Ma certo, avrà detto Pollan, che essendo americano non ha la più pallida idea di cosa sia una lingua romanza ed essendo americano ci tiene tantissimo a essere inclusivo, includete tutti, allargate, no al maschile sovraesteso no alla guerra no al petrolio no a dover pagare il biglietto per vedere Van Gogh.
Solo che, come Pollan non sa essendo anglofono, le lingue coi generi non hanno mica solo il problema dei mestieri. E quindi nella stessa frase lo scrittore che però forse era scrittrice «deve ritrovare la fiducia in se stesso», e allora perché non «se stesso (o se stessa)», e alla frase successiva dev’essere «il solo a possedere» non so cosa, e allora non perché «il solo (o la sola)», a quel punto dovresti riempire di parentesi tutto il testo, ed è ovvio che non lo fai, mica è un articolo di Soncini che è pieno di parentesi e incisi e ostacoli tesi a scoraggiare il lettore (o la lettrice), è un libro che vorresti anche vendere, e quindi il tuo tentativo di assecondare la sedicennitudine della società resta un’incompiutezza, che d’altra parte è caratteristica ontologica dei sedicenni e quindi va bene così.
Poi alla mamma di Lorenzo glielo scrivono, che Calenda veramente ha parlato dei sudeti. Lei dice forse abbiamo acceso tardi, e loro crudelmente insistono, è stata l’ultima cosa che ha detto. A un certo punto risponde «Lo ha 9 anni, non ha studiato quella parte di storia. Ma sentiva di dover aggiungere Hitler al ragionamento sui dittatori. Questo mi ha colpito». È fiera di puccettone di mamma sua che ha «Hitler» come riempimento automatico alla casella «dittatori».

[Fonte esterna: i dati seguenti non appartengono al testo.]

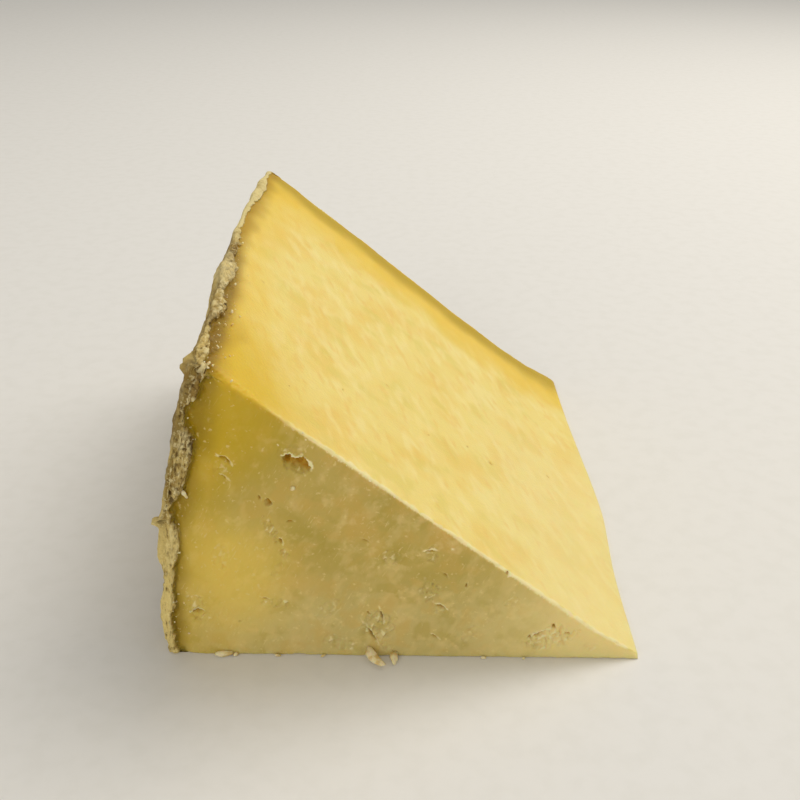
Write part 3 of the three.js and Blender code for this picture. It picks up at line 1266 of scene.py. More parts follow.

Quando avevo l’età di Lorenzo, andava moltissimo un romanzo per bambini intitolato Quando Hitler rubò il coniglio rosa. Per fortuna non c’erano i social e nessuno si filava i bambini, per fortuna mia madre quant’era intelligente la puccettona di mamma sua lo diceva al massimo alle cognate, per fortuna oggi nessuno può venire a rinfacciarmi tweet che dimostrassero che, per quel che ne sapevo, la più imperdonabile colpa di Hitler era stata costringere una bambina berlinese a separarsi dal suo peluche.